Sembra inoltre chiaro che Papa Paolo VI volesse sostituire il precedente Messale e volesse restaurare la liturgia tornando “alle norme originarie dei Padri della Chiesa” (introduzione generale del Messale Romano del 1970). Gli ideatori del Messale di Pio V nel XVI sec. non furono capaci di tale prodezza dato che non possedevano adeguate risorse storiche, non era loro possibile fare riferimento ai manoscritti antecedenti al pontificato di Innocenzo III, intorno al 1216. Ne deriva che molta parte del Rito Tridentino sia un ibrido di elementi medievali franco-germanici fusi insieme ad una base romana degli ultimi sei secoli.

Ecco perché il novus ordo di Paolo VI è più vicino alle “norme originali dei Santi Padri” rispetto al Rito Tridentino. L’art. 6 del Preambolo alle Istruzioni Generali del Messale di Paolo VI suggerisce e determina che c’era qualcosa di incompleto nel vecchio messale affermando che “il vecchio Messale Romano (quello di Pio V) è portato a compimento nel nuovo” (quello di Paolo VI).

Come prodotto del XVI sec., redatto durante la riforma, il Messale di Pio V riflette la relazione conflittuale della chiesa col vasto mondo che si riteneva in opposizione alla sua autorità e alle sue tradizioni. Questo può essere facilmente riscontrato in alcune formule della Messa Ad Diversa che mantengono testi medievali – ad esempio la Messa “Contro i Pagani”.

Forse l’aspetto più problematico del Rito Tridentino è la sua posizione verso il giudaismo.

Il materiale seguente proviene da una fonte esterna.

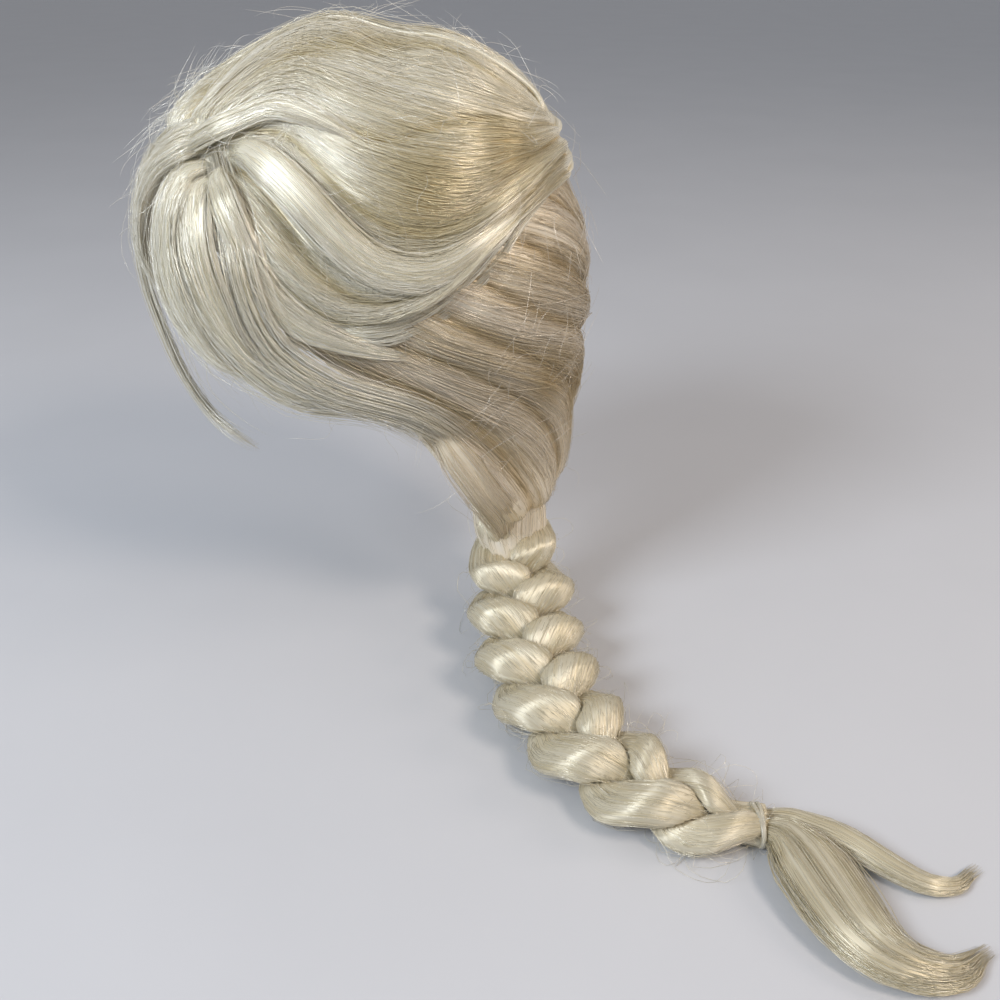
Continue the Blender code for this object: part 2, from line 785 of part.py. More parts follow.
def main():
    for old in list(bpy.data.objects):
        bpy.data.objects.remove(old)
    hair = material("pale_synthetic_hair", HAIR_COLOUR, 0.35)
    shaded = material("shaded_synthetic_hair", SHADED_HAIR_COLOUR, 0.40)
    net = material("stretch_net_cap", CAP_COLOUR, 0.80)
    elastic = material("clear_elastic", BAND_COLOUR, 0.30)
    build_cap(net)
    swept = build_sweep(hair)
    build_fall(hair)
    build_gather(shaded)
    build_plait(hair)
    build_band(elastic)
    build_tail("plait_tail_main", MAIN_TAIL, TAIL_HALF_WIDTH, TAIL_HALF_THICKNESS, hair)
    build_tail(
        "plait_tail_side", SIDE_TAIL, SIDE_TAIL_HALF_WIDTH, SIDE_TAIL_HALF_THICKNESS, hair
    )
    for side, word in ((1, "left"), (-1, "right")):
        build_lock(f"cowlick_lock_{word}", COWLICK_LOCK, side, swept, hair)
        build_lock(f"fringe_lock_{word}", FRINGE_LOCK, side, swept, hair)
        build_lock(f"front_wisp_{word}", FRONT_WISP, side, swept, hair)


main()
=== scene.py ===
# %% [markdown]
# # A long pale wig with one thick plait
# The wig is a stretch net cap with long synthetic hair sewn on in rows. The hair is combed back
# from the face over the crown, drawn together at the nape, plaited, and tied off with a small
# elastic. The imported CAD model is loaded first. It gives the place and size of every piece, and the
# hair is then dressed over it: a smooth bed under each section, and real fibres on top.

import math

import bpy
import numpy as np
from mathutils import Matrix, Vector
from mathutils.bvhtree import BVHTree


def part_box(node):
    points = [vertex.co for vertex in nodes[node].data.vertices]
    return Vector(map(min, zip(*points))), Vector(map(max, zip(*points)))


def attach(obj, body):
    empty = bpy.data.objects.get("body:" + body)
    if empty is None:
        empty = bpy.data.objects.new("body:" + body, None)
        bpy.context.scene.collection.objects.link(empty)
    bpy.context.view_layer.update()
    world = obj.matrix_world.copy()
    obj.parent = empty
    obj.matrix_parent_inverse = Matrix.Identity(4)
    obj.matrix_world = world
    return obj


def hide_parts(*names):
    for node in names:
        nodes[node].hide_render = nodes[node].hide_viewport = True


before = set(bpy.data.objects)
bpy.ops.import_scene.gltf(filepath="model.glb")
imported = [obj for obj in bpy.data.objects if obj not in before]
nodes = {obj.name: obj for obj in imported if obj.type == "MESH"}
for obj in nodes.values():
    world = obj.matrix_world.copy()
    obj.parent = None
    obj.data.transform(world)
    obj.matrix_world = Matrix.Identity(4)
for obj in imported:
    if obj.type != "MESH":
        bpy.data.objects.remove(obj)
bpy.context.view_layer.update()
bpy.ops.object.select_all(action="DESELECT")
print("nodes:", sorted(nodes))

# %% [markdown]
# ## Camera
# The photograph looks at the wearer's left side, from a little over half a metre away and above,
# so the camera has a real place in metres and a lens as wide as its sensor. Everything else
# follows from the shape.

# %% Camera
camera_data = bpy.data.cameras.new("photo_camera")
camera_data.lens = 36.0
camera_data.sensor_width = 36.0
camera_data.clip_start = 0.02
camera = bpy.data.objects.new("photo_camera", camera_data)
camera.location = (0.5803, 0.0753, 0.0814)
camera.rotation_euler = (math.radians(90.0 - 29.5), 0.0, math.radians(90.0))
bpy.context.scene.collection.objects.link(camera)
bpy.context.scene.camera = camera

# %% [markdown]
# ## Floor, light and colour
# The table is a plain pale laminate with a faint mottle, and its height is that of the lowest point
# of the plait. Hair shows its shine only under light of some size, so two soft boxes stand on the
# camera's side, a cool one toward the face and a warm one toward the back. A weak third one stands
# behind the wig, and the pale surroundings fill the rest.

# %% Colour helpers
FLOOR_HEIGHT = -0.3022


def linear(code, alpha=1.0):
    """An sRGB hex colour as the linear values that Blender's sockets take."""
    parts = [int(code[i : i + 2], 16) / 255 for i in (1, 3, 5)]
    return (*[p / 12.92 if p <= 0.04045 else ((p + 0.055) / 1.055) ** 2.4 for p in parts], alpha)


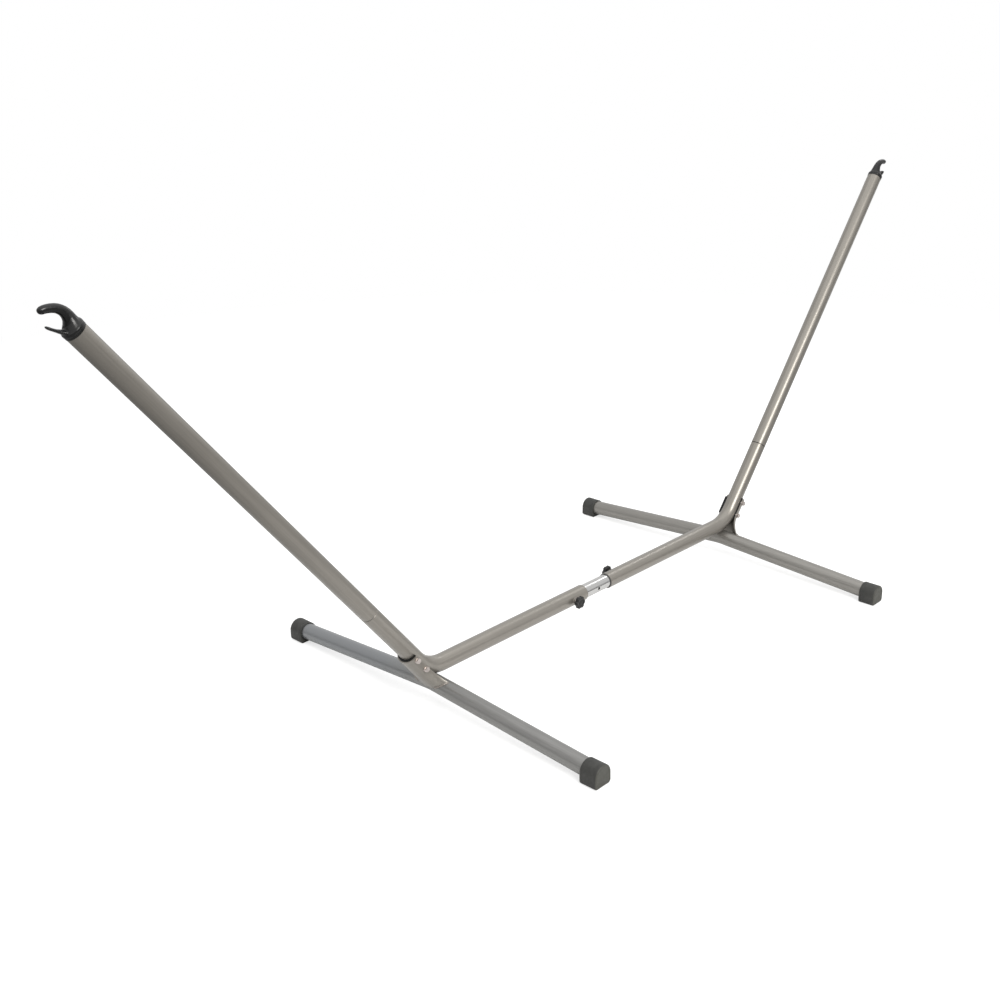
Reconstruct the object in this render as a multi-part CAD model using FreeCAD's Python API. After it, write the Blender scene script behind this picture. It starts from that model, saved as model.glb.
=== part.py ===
import FreeCAD, Part

import os
from math import cos, degrees, pi, radians, sin, sqrt, tan

from FreeCAD import Placement, Rotation, Vector

# Free-standing steel hammock stand. The origin is on the floor under the middle of the telescopic
# beam, +X runs along the beam to the right-hand arm, +Y across it, +Z up. Millimetres.

# Round steel tube used for the crossbars, elbows and arms
TUBE_R = 24.0
WALL = 1.5
BORE_R = TUBE_R - WALL

# Crossbars: shallow roof shape, highest under the beam
CROSSBAR_X = 671.0
CROSSBAR_HALF = 582.0
CROSSBAR_SLOPE = radians(3.66)
CROSSBAR_END_Z = 29.0
CROSSBAR_BEND_R = 250.0
CROSSBAR_APEX_Z = CROSSBAR_END_Z + CROSSBAR_HALF * tan(CROSSBAR_SLOPE)
CROSSBAR_MID_Z = CROSSBAR_APEX_Z - CROSSBAR_BEND_R * (1 / cos(CROSSBAR_SLOPE) - 1)

# Foot caps pushed over the crossbar ends
CAP_HALF = 29.5
CAP_CORNER_R = 9.0
CAP_START = 538.0
CAP_LENGTH = 51.0
CAP_END_ROUND = 7.0
CAP_MOUTH_ROUND = 1.5

# Elbow tubes: horizontal beam half bent up into the arm, resting across the crossbar
ELBOW_X = 692.5
ELBOW_BEND_R = 120.0
ARM_ANGLE = radians(51.5)
BEAM_REST_GAP = 44.5
BEAM_Z = CROSSBAR_MID_Z + BEAM_REST_GAP
SEAM = 295.0
SEAM_GAP = 0.6
SEAM_LIP = 0.9

# Upper arms: swaged spigot in the elbow, hook at the far end
ARM_END = 1359.5
SPIGOT_LENGTH = 62.0
SPIGOT_R = BORE_R - 0.06
SWAGE_LENGTH = 14.0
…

Mentre l’aggettivo “perfido” rivolto agli ebrei fu cancellato nell’edizione del 1962, ci sono ancora preghiere che invocano la loro conversione in diretta contraddizione con la dichiarazione del Vaticano II “dichiarazione sul rapporto della chiesa verso le religioni non-cristiane”. Nello stesso modo, il Messale si riferisce ai cristiani di altre chiese definendoli eretici e scismatici – descrizione di seguaci cristiani che non sembrano voler promuovere un dialogo ecumenico. E mentre il lezionario allegato a questo Messale praticamente non incoraggia la lettura del Vecchio Testamento, esso presenta alcune lacune liturgiche nel presentare la Parola di Dio – un problema che i Padri Conciliari hanno tentato di risolvere (vedi Costituzione della Sacra Liturgia, 51).

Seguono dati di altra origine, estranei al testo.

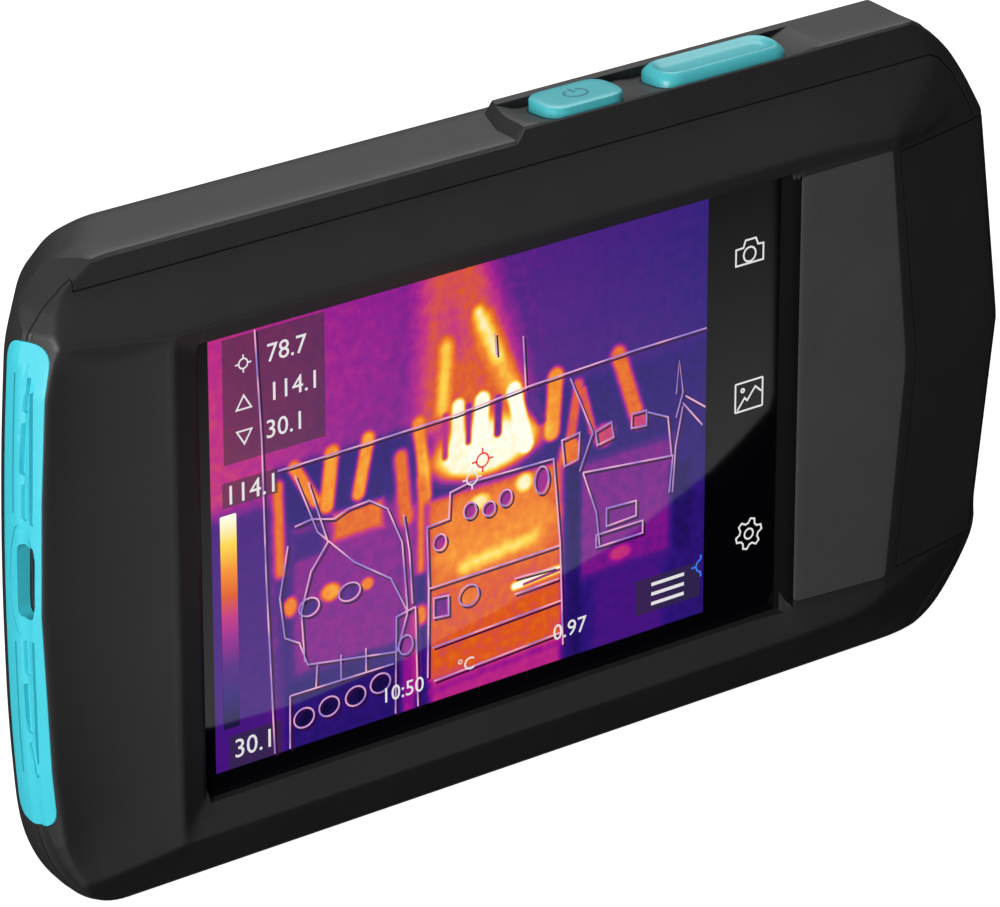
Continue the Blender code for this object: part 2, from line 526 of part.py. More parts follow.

L’ecclesiologia espressa dal vecchio rito riflette la scarsa attenzione alla liturgia che la Chiesa Riformatrice ha riservato ai fedeli battezzati. Era solo il ruolo del ”prete ordinato” che aveva preminenza, e la comunità assembleare non veniva nemmeno menzionata nel manuale introduttivo  del Messale di Pio V, riducendo quindi il suo ruolo a mera spettatrice.

Oltre ai problemi ecclesiologici, un altro limite del Rito Tridentino è la sua visione di limitatissimo respiro dello Spirito Santo. Mentre la fede della Chiesa esprime nella liturgia il Dio Trino – noi preghiamo il Padre, con il Figlio e con lo spirito Santo – provate per credere, è difficile discernere nell’epiclesi (invocazione allo Spirito Santo per i doni e per il popolo) nel canone romano; un elemento su cui tutti convergono sia in oriente che in occidente è l’importanza teologica di questo elemento nella Preghiera Eucaristica.

Tutte le nuove Preghiere Eucaristiche composte per il Messale di Paolo VI prevedono tale invocazione. Tornare indietro ad una formulazione impropria durante l’atto centrale del culto della Chiesa (il Canone Romano quale sola Preghiera Eucaristica nel Messale di Pio V) chiaramente impoverirà il culto di coloro che useranno esclusivamente questo Messale.

Mentre i problemi teologici del Rito Tridentino sono in contrasto con gli insegnamenti del Concilio, le difficoltà pastorali che accompagnano l’implementazione di questo motu proprio implicano un problema ancora maggiore, a cominciare dagli stessi preti. Di dove saranno i preti contenti di celebrare secondo il vecchio rito? Dobbiamo prevedere  corsi di latino e di liturgia nei seminari per insegnare ai nuovi preti anche come celebrare i sacramenti col rito medievale su richiesta, insieme alle modalità previste dal Vaticano II?

La proclamazione ufficiale che questo rito medievale è “straordinario”: compromette la coerenza con gli stessi intenti della chiesa e con il pericolo di ridurre la liturgia a qualcosa di semplice “gusto” individuale piuttosto che ciò che realmente rappresenta: una riflessione accurata su ciò che dovrebbe essere un cattolico cristiano del XXI secolo.  Sebbene citato molte volte in questo documento, l’assioma patristico lex orandi, lex credendi (come preghiamo, così crediamo) è stato seriamente ignorato in questo motu proprio.

In breve, "Summorum Pontificum" mina l’unità della Chiesa, venendo a mancare l’adesione ai fondamenti del Vaticano II.